* Prompt: Answer with one number: the count of lines in the listing below that hold the word "Identity".

* Source data:
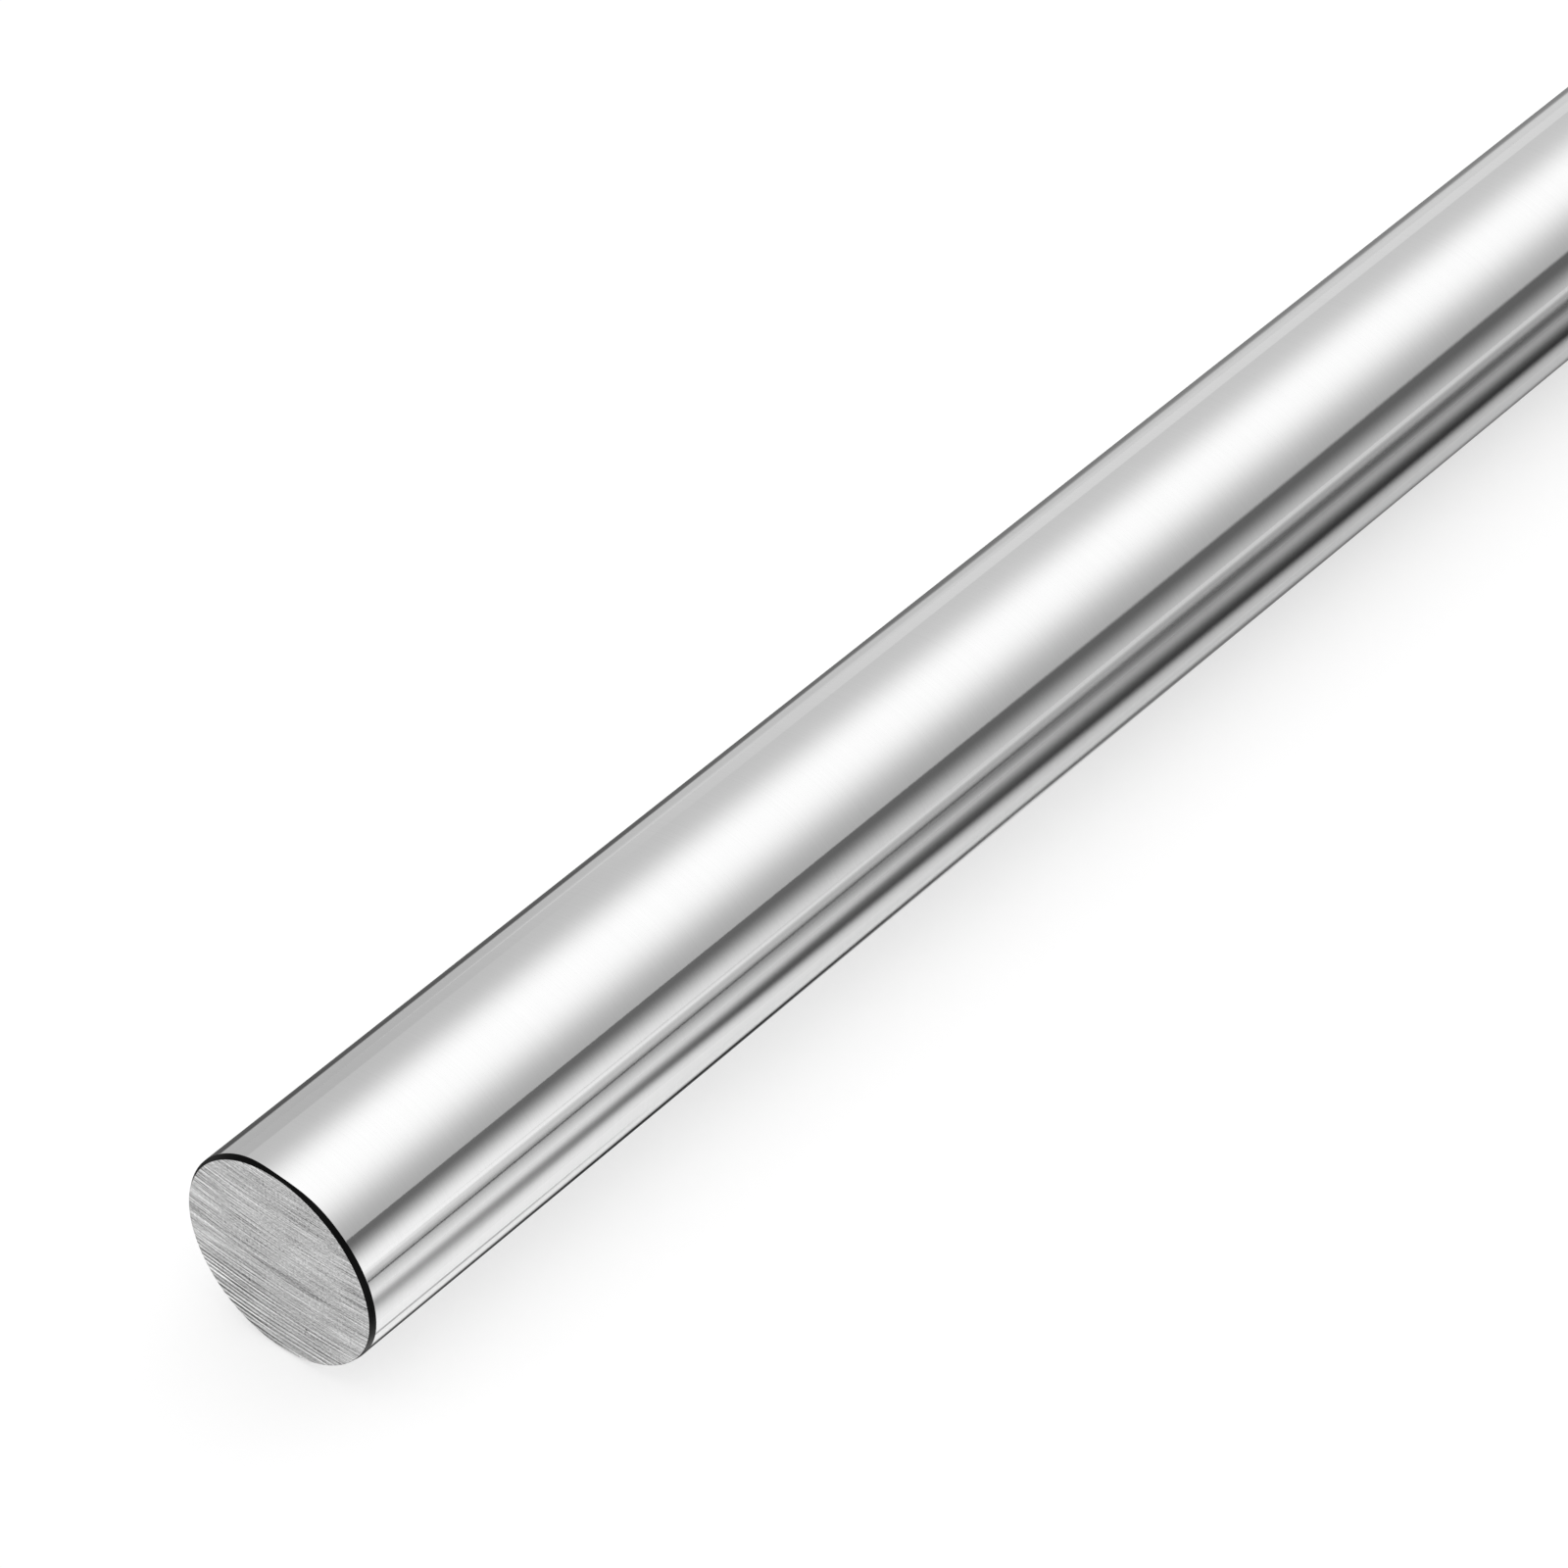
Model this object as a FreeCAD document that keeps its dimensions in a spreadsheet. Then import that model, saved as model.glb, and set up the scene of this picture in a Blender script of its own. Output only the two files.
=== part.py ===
import FreeCAD
import Part
import Sketcher

import math
import os

# A linear shaft: one round bar of bearing steel, induction hardened, ground to size all along and plated
# with hard chrome, then sawn to length. It guides ball bushings and is held near its ends by shaft supports.
# Both ends are square and broken by the same small chamfer, which leads the bar into a bushing.
#
# The bar lies along X, with the origin on its axis at half its length. Sizes are in millimetres and degrees.

SHEET = "Sizes"
SHAFT = "linear_shaft"
PARTS_FOLDER = "parts"

# Name, value and meaning of each size that can be set by itself.
DRIVING_SIZES = (
    ("shaft_diameter", 25.0, "over the ground chrome, where bushings and supports fit"),
    ("shaft_length", 300.0, "from one end face to the other"),
    ("chamfer_width", 0.5, "of each chamfer, along the shaft"),
    ("chamfer_angle", 45.0, "between a chamfer and the shaft's axis"),
)


def write_sheet(doc):
    """One row for each driving size: its name, its value under that name as alias, and what it is."""
    sheet = doc.addObject("Spreadsheet::Sheet", SHEET)
    for row, (name, value, meaning) in enumerate(DRIVING_SIZES, start=1):
        sheet.set(f"A{row}", name)
        sheet.set(f"B{row}", str(value))
        sheet.setAlias(f"B{row}", name)
        sheet.set(f"C{row}", meaning)
    doc.recompute()
    return sheet


def origin_plane(body, role):
    """The plane of the body's own origin that has this role."""
    return next(feature for feature in body.Origin.OriginFeatures if feature.Role == role)


def draw_half_section(body, sheet):
    """The outline of half the shaft's lengthwise section, from its axis out to the ground surface."""
    half_length = sheet.shaft_length / 2
    radius = sheet.shaft_diameter / 2
    chamfer_depth = sheet.chamfer_width * math.tan(math.radians(sheet.chamfer_angle))
    outline = (
        (-half_length, 0),
        (half_length, 0),
        (half_length, radius - chamfer_depth),
        (half_length - sheet.chamfer_width, radius),
        (sheet.chamfer_width - half_length, radius),
        (-half_length, radius - chamfer_depth),
    )
    axis_line, right_face, right_chamfer, ground_line, left_chamfer, left_face = range(len(outline))
    start_point, end_point = 1, 2
    origin_point = (-1, 1)

    sketch = body.newObject("Sketcher::SketchObject", "half_section")
    sketch.AttachmentSupport = (origin_plane(body, "XY_Plane"), [""])
    sketch.MapMode = "FlatFace"
    corners = [FreeCAD.Vector(x, y, 0) for x, y in outline]
    for corner, next_corner in zip(corners, corners[1:] + corners[:1]):
        sketch.addGeometry(Part.LineSegment(corner, next_corner), False)

    for line in range(len(outline)):
        next_line = (line + 1) % len(outline)
        joined = Sketcher.Constraint("Coincident", line, end_point, next_line, start_point)
        sketch.addConstraint(joined)
    sketch.addConstraint(Sketcher.Constraint("Horizontal", ground_line))
    sketch.addConstraint(Sketcher.Constraint("Vertical", right_face))
    sketch.addConstraint(Sketcher.Constraint("Vertical", left_face))
    centred = Sketcher.Constraint("Symmetric", axis_line, start_point, axis_line, end_point, *origin_point)
    sketch.addConstraint(centred)

    def bind(name, constraint, expression):
        """Adds a named dimension and ties it to the sheet."""
        index = sketch.addConstraint(constraint)
        sketch.renameConstraint(index, name)
        sketch.setExpression(f"Constraints.{name}", expression)

    bind(
        "length_along_axis",
        Sketcher.Constraint("DistanceX", axis_line, start_point, axis_line, end_point, sheet.shaft_length),
        f"{SHEET}.shaft_length",
    )
    bind(
        "ground_radius",
        Sketcher.Constraint("DistanceY", *origin_point, ground_line, start_point, radius),
        f"{SHEET}.shaft_diameter / 2",
    )
    # The outline runs up the right chamfer from the face and down the left one to the face.
    for side, chamfer, on_face, on_side in (
        ("right", right_chamfer, start_point, end_point),
        ("left", left_chamfer, end_point, start_point),
    ):
        bind(
            f"{side}_chamfer_depth",
            Sketcher.Constraint("DistanceY", chamfer, on_face, chamfer, on_side, chamfer_depth),
            f"{SHEET}.chamfer_width * tan({SHEET}.chamfer_angle)",
        )
        bind(
            f"{side}_chamfer_width",
            Sketcher.Constraint("DistanceX", chamfer, end_point, chamfer, start_point, sheet.chamfer_width),
            f"{SHEET}.chamfer_width",
        )
    return sketch


def turn_shaft(doc, sheet):
    """The whole bar, turned from its half section about its own axis."""
    body = doc.addObject("PartDesign::Body", SHAFT)
    body.Label = SHAFT
    sketch = draw_half_section(body, sheet)
    doc.recompute()
    turned = body.newObject("PartDesign::Revolution", "turned_bar")
    turned.Profile = sketch
    turned.ReferenceAxis = (sketch, ["H_Axis"])
    turned.Angle = 360
    body.Placement = FreeCAD.Placement()
    return body


def check(doc, bodies):
    """Stops if anything failed to build, before a file is written."""
    for item in doc.Objects:
        failed = {"Invalid", "Error"} & set(item.State)
        if failed:
            raise RuntimeError(f"{item.Label} is {', '.join(failed)}")
    for body in bodies:
        if body.Shape.isNull() or not body.Shape.isValid():
            raise RuntimeError(f"{body.Label} has no valid shape")


def main():
    doc = FreeCAD.newDocument("LinearShaft")
    sheet = write_sheet(doc)
    bodies = [turn_shaft(doc, sheet)]
    doc.recompute()
    check(doc, bodies)
    os.makedirs(PARTS_FOLDER, exist_ok=True)
    for body in bodies:
        body.Shape.exportStep(os.path.join(PARTS_FOLDER, f"{body.Label}.step"))
        print(f"{body.Label}: {len(body.Shape.Solids)} solid, {body.Shape.Volume:.1f} mm3")


main()
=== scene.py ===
# %% [markdown]
# # A linear shaft
#
# A linear shaft is a straight round bar of bearing steel that ball bushings run along. It is hardened,
# ground to size, plated with hard chrome and polished, and only then sawn to length. So it has two very
# different faces: a mirror round it, and bare sawn steel across its ends.
#
# The bar was drawn as a solid first, and that solid comes in here as a fixed frame. This script gives the
# bar the surface that the solid doesn't have: its finish, its saw marks and its worn edges. Lengths are in
# metres. The bar lies along X, its photographed end at -X, with the origin on its axis at half its length.

import bpy
import numpy as np
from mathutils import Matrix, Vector


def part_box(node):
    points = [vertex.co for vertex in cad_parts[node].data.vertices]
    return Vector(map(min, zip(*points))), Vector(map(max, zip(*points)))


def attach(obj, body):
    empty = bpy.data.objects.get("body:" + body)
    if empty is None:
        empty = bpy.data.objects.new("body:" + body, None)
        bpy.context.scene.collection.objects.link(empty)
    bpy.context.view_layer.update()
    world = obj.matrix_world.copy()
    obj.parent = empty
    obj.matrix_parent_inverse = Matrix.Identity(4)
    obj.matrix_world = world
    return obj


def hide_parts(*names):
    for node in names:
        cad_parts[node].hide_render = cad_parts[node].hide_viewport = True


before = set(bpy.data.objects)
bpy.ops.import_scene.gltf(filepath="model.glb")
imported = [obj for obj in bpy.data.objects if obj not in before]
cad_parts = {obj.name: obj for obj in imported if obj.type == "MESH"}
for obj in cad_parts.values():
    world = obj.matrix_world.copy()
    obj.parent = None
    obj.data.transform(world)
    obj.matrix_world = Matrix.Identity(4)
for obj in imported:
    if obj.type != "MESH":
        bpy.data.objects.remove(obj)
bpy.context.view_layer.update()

MM = 0.001
node_low, node_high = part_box("linear_shaft")
half_length = (node_high.x - node_low.x) / 2
radius = (node_high.y - node_low.y) / 2
print(f"the solid is {half_length * 2 / MM:.2f} mm long and {radius * 2 / MM:.3f} mm across")

# %% [markdown]
# ## The points round the shaft
#
# The ends carry saw marks, which are lines, so an end face is best divided into rows that run along them. A
# fan of triangles or a square grid cut to a circle would cross them. Each row here is a straight chord of
# the round face. Both ends of every chord lie on the rim, so the same points go on round the bar, and its
# side and its ends share their edge with no gap. Rows at equal angles would be too wide in the middle and
# far too thin at the top and bottom, so they are moved a little closer together half-way.

# %% Angles round the shaft, from the top towards -Y
CHORDS = 200
CROWDING = 0.6

share = np.linspace(0, 1, CHORDS + 1)
down_one_side = np.pi * share + CROWDING / 2 * np.sin(2 * np.pi * share)
ring_angles = np.concatenate([down_one_side, 2 * np.pi - down_one_side[-2:0:-1]])
AROUND = len(ring_angles)
widest = np.degrees(np.diff(down_one_side)).max()
print(f"{AROUND} points round the shaft, at most {widest:.2f} degrees apart")


def on_rings(x, from_axis):
    """Points on circles round the shaft's axis: y is minus from_axis times the sine of the ring angle, and
    z is from_axis times its cosine. x and from_axis hold a row for each ring, with one number for the whole
    ring or one for each angle."""
    y = -from_axis * np.sin(ring_angles)
    z = from_axis * np.cos(ring_angles)
    return np.stack([np.broadcast_to(x, y.shape), y, z], axis=-1)


# %% [markdown]
# ## The outline of an end
#
# Between the sawn face and the ground side there is a small chamfer, put on by holding the turning bar
# against a belt. Its two edges aren't knife sharp: each is broken over a tenth of a millimetre or so, and
# such an edge is what catches the light. A Bevel modifier would make it equally wide all round, but a
# chamfer made by hand isn't, so its outline is worked out afresh at each angle.
#
# The outline is a row of points from the face's rim to the ground side. Each point has a distance from the
# end and a depth below the ground side. Two points close together hold the flat parts flat, because Blender
# spreads the shading of a rounded edge as far as the next point.

# %% One end's outline
FACE_EDGE = 0.05 * MM
SIDE_EDGE = 0.08 * MM
HOLD = 0.03 * MM
EDGE_POINTS = 5


def towards(start, end, length):
    """The point at this length from start on the way to end."""
    way = end - start
    return start + length * way / np.linalg.norm(way, axis=-1, keepdims=True)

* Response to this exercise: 2